The data must be written out once more, precisely as given.

╔══

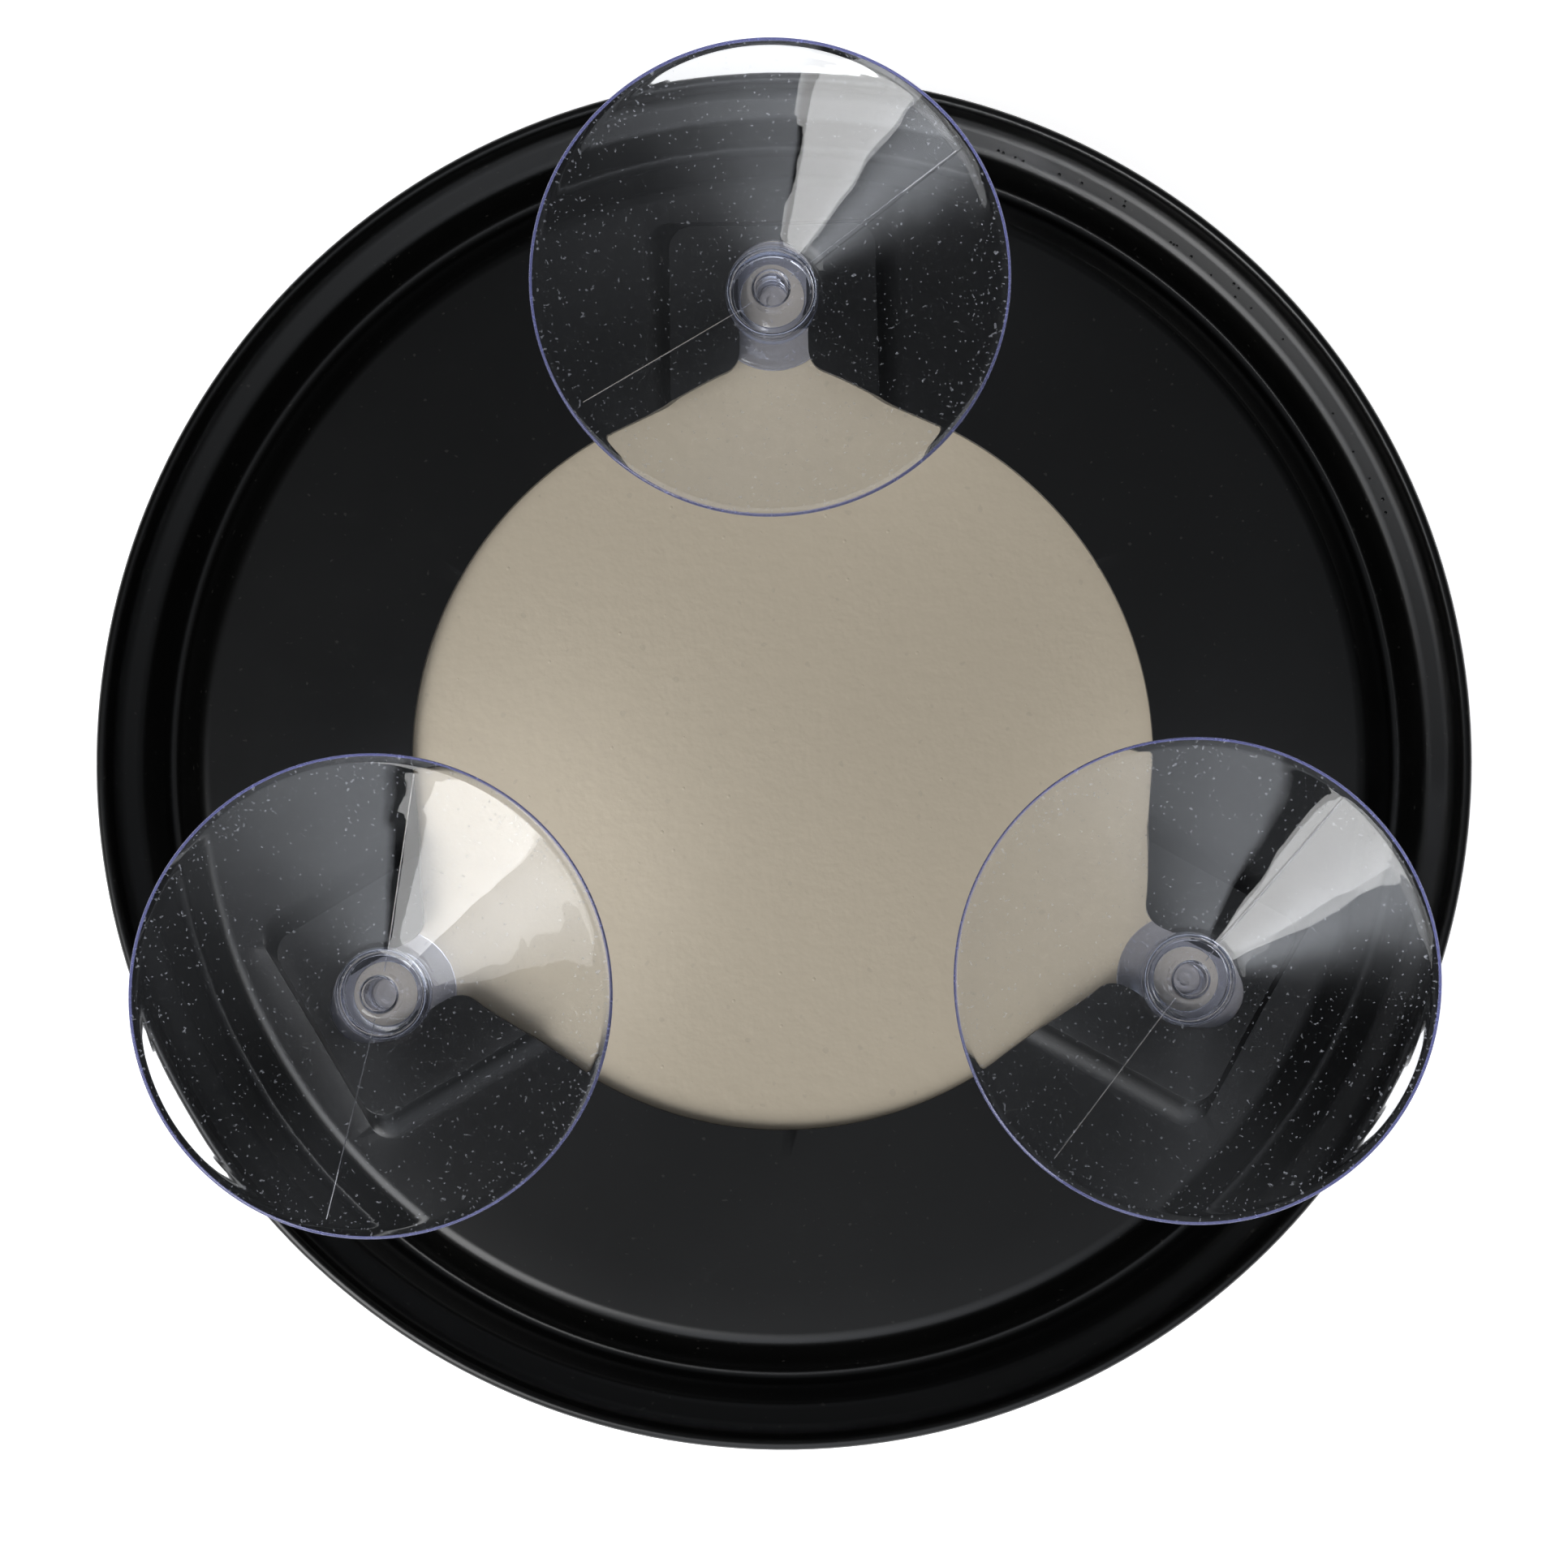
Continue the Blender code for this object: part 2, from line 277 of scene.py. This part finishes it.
def clear_pvc(name, tint, haze, rough, haze_colour=(0.80, 0.82, 0.88)):
    """Clear soft PVC: refracting body with a little haze, faint flow waves, dust and fine scuffs."""
    n = Nodes(name)
    wave = n.noise(90.0, 2.0, 0.5)
    fine = n.noise(420.0, 3.0, 0.55)
    scuff = n.ramp(n.noise(650.0, 8.0, 0.8), [(0.58, 0.0), (0.75, 1.0)])
    flat = n.add("ShaderNodeVectorMath", operation="MULTIPLY")
    flat.inputs[1].default_value = (1.0, 1.0, 0.0)
    n.link(n.coords, flat.inputs[0])
    reach = n.add("ShaderNodeVectorMath", operation="LENGTH")
    n.link(flat.outputs[0], reach.inputs[0])
    # dust gathers beyond 24.5 mm from the cup's axis, by its rim, and within 12 mm, by its stem
    near_rim = n.math("MULTIPLY", n.math("SUBTRACT", reach.outputs["Value"], 24.5 * MM), 220.0, clamp=True)
    near_stem = n.math("MULTIPLY", n.math("SUBTRACT", 12.0 * MM, reach.outputs["Value"]), 250.0, clamp=True)
    dirt = n.math("ADD", n.math("MULTIPLY", near_rim, 0.05), n.math("MULTIPLY", near_stem, 0.03))
    dust = n.ramp(n.math("ADD", n.noise(2300.0, 0.0), dirt), [(0.785, 0.0), (0.81, 1.0)])
    height = n.math("ADD", wave, n.math("MULTIPLY", fine, 0.06))
    n.set(
        Base_Color=n.ramp(wave, [(0.2, tint), (0.8, tuple(min(1.0, c * 1.03) for c in tint))]),
        Roughness=n.math("ADD", n.math("MULTIPLY", scuff, 0.10), rough),
        Normal=n.bump(height, 0.00010, 0.25),
        IOR=1.50,
        Transmission_Weight=1.0,
    )
    veil = n.add("ShaderNodeBsdfDiffuse", Color=(*haze_colour, 1.0))
    through = n.add("ShaderNodeBsdfTranslucent", Color=(*haze_colour, 1.0))
    both = n.add("ShaderNodeMixShader", Fac=0.35)
    n.link(veil.outputs[0], both.inputs[1])
    n.link(through.outputs[0], both.inputs[2])
    milky = n.add("ShaderNodeMixShader")
    amount = n.math("ADD", n.math("MULTIPLY", dust, 0.22), haze)
    amount = n.math("ADD", amount, n.math("MULTIPLY", scuff, 0.004), clamp=True)
    n.link(amount, milky.inputs[0])
    n.link(n.shader.outputs[0], milky.inputs[1])
    n.link(both.outputs[0], milky.inputs[2])
    # shadow rays pass straight through, so the cups cast only a faint shadow
    light = n.add("ShaderNodeBsdfTransparent", Color=(0.93, 0.935, 0.95, 1.0))
    path = n.add("ShaderNodeLightPath")
    final = n.add("ShaderNodeMixShader")
    n.link(path.outputs["Is Shadow Ray"], final.inputs[0])
    n.link(milky.outputs[0], final.inputs[1])
    n.link(light.outputs[0], final.inputs[2])
    n.link(final.outputs[0], n.out.inputs["Surface"])
    return n.material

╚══

* [Correct response]
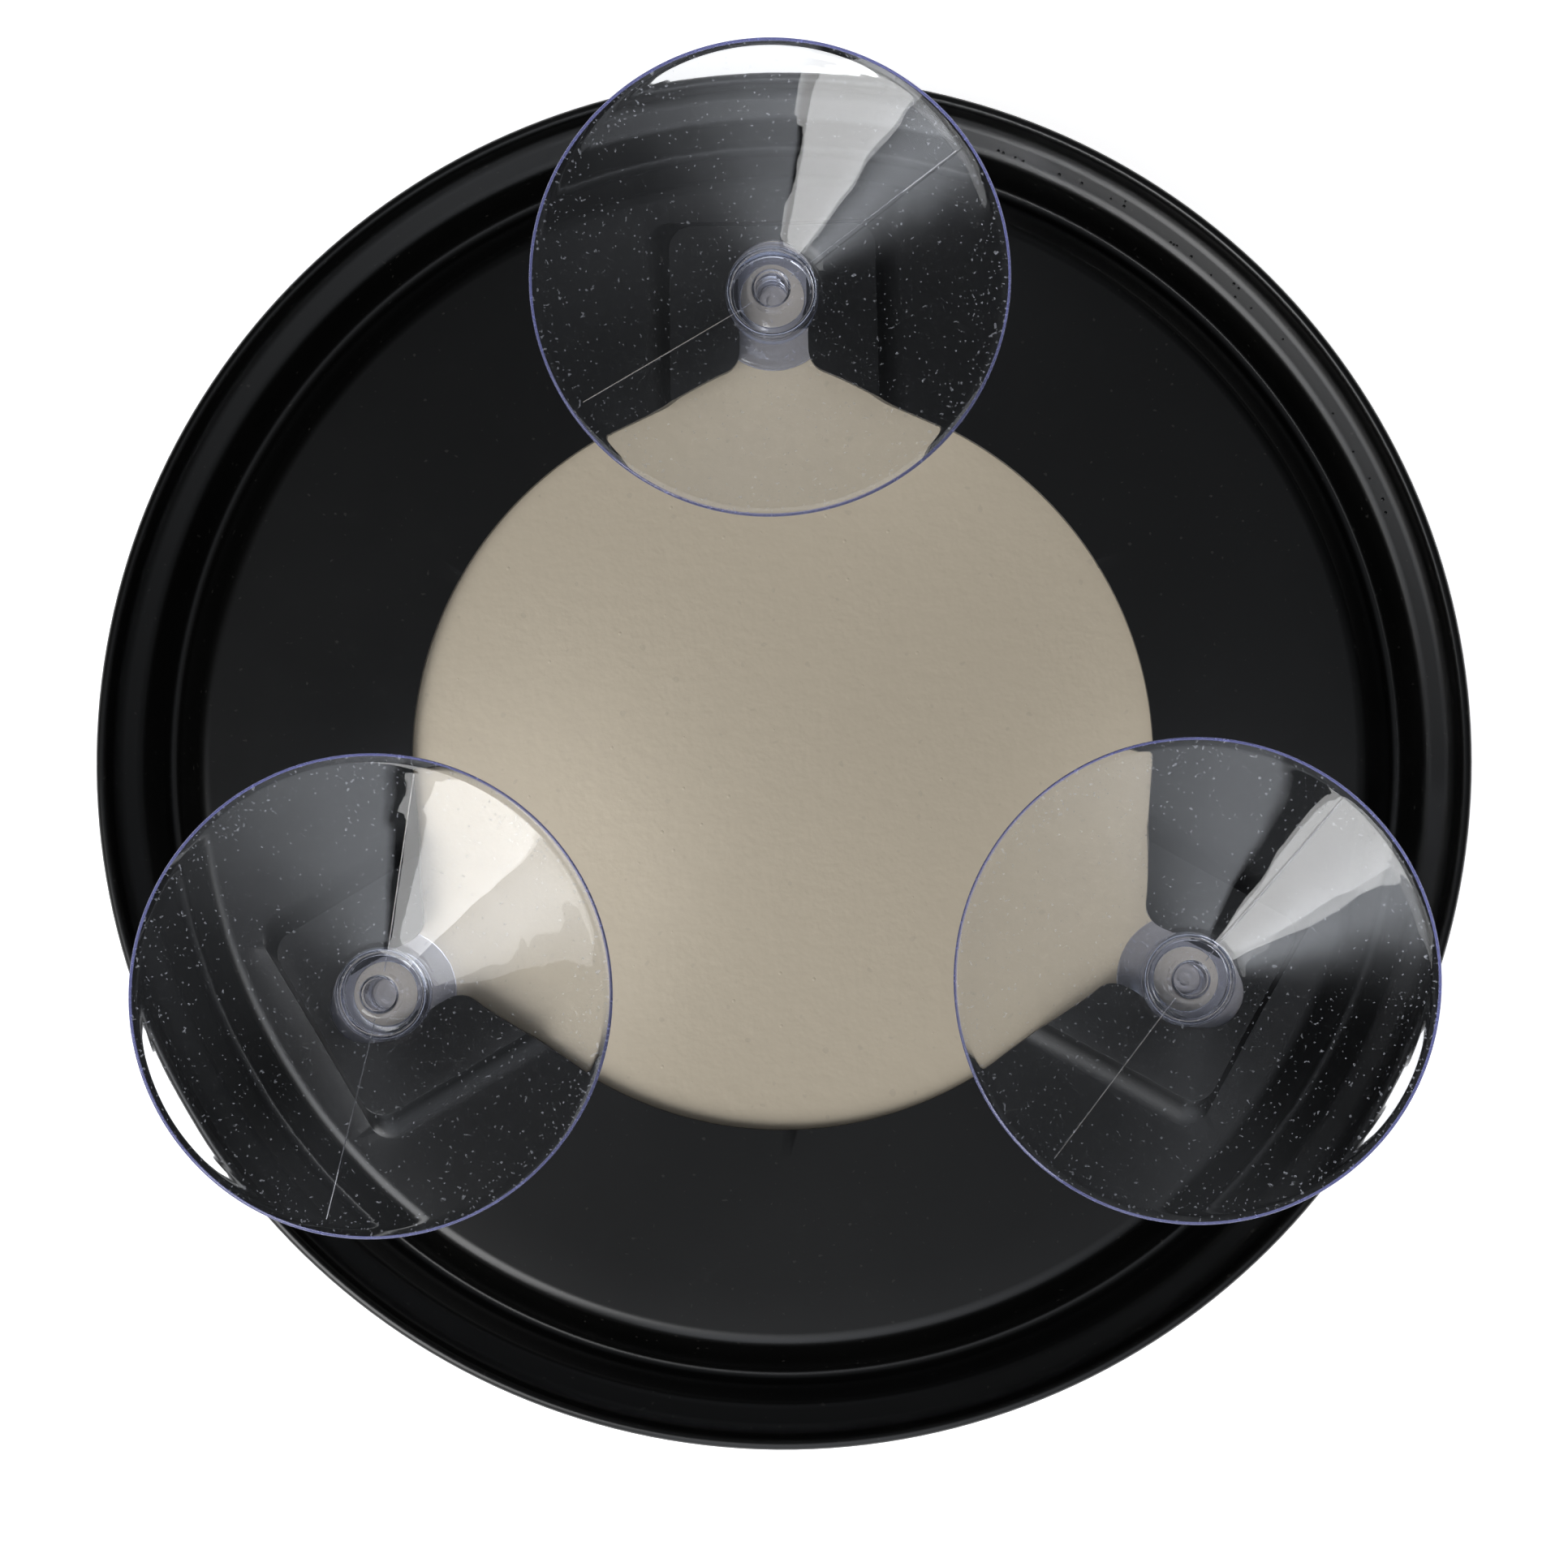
Continue the Blender code for this object: part 2, from line 277 of scene.py. This part finishes it.
def clear_pvc(name, tint, haze, rough, haze_colour=(0.80, 0.82, 0.88)):
    """Clear soft PVC: refracting body with a little haze, faint flow waves, dust and fine scuffs."""
    n = Nodes(name)
    wave = n.noise(90.0, 2.0, 0.5)
    fine = n.noise(420.0, 3.0, 0.55)
    scuff = n.ramp(n.noise(650.0, 8.0, 0.8), [(0.58, 0.0), (0.75, 1.0)])
    flat = n.add("ShaderNodeVectorMath", operation="MULTIPLY")
    flat.inputs[1].default_value = (1.0, 1.0, 0.0)
    n.link(n.coords, flat.inputs[0])
    reach = n.add("ShaderNodeVectorMath", operation="LENGTH")
    n.link(flat.outputs[0], reach.inputs[0])
    # dust gathers beyond 24.5 mm from the cup's axis, by its rim, and within 12 mm, by its stem
    near_rim = n.math("MULTIPLY", n.math("SUBTRACT", reach.outputs["Value"], 24.5 * MM), 220.0, clamp=True)
    near_stem = n.math("MULTIPLY", n.math("SUBTRACT", 12.0 * MM, reach.outputs["Value"]), 250.0, clamp=True)
    dirt = n.math("ADD", n.math("MULTIPLY", near_rim, 0.05), n.math("MULTIPLY", near_stem, 0.03))
    dust = n.ramp(n.math("ADD", n.noise(2300.0, 0.0), dirt), [(0.785, 0.0), (0.81, 1.0)])
    height = n.math("ADD", wave, n.math("MULTIPLY", fine, 0.06))
    n.set(
        Base_Color=n.ramp(wave, [(0.2, tint), (0.8, tuple(min(1.0, c * 1.03) for c in tint))]),
        Roughness=n.math("ADD", n.math("MULTIPLY", scuff, 0.10), rough),
        Normal=n.bump(height, 0.00010, 0.25),
        IOR=1.50,
        Transmission_Weight=1.0,
    )
    veil = n.add("ShaderNodeBsdfDiffuse", Color=(*haze_colour, 1.0))
    through = n.add("ShaderNodeBsdfTranslucent", Color=(*haze_colour, 1.0))
    both = n.add("ShaderNodeMixShader", Fac=0.35)
    n.link(veil.outputs[0], both.inputs[1])
    n.link(through.outputs[0], both.inputs[2])
    milky = n.add("ShaderNodeMixShader")
    amount = n.math("ADD", n.math("MULTIPLY", dust, 0.22), haze)
    amount = n.math("ADD", amount, n.math("MULTIPLY", scuff, 0.004), clamp=True)
    n.link(amount, milky.inputs[0])
    n.link(n.shader.outputs[0], milky.inputs[1])
    n.link(both.outputs[0], milky.inputs[2])
    # shadow rays pass straight through, so the cups cast only a faint shadow
    light = n.add("ShaderNodeBsdfTransparent", Color=(0.93, 0.935, 0.95, 1.0))
    path = n.add("ShaderNodeLightPath")
    final = n.add("ShaderNodeMixShader")
    n.link(path.outputs["Is Shadow Ray"], final.inputs[0])
    n.link(milky.outputs[0], final.inputs[1])
    n.link(light.outputs[0], final.inputs[2])
    n.link(final.outputs[0], n.out.inputs["Surface"])
    return n.material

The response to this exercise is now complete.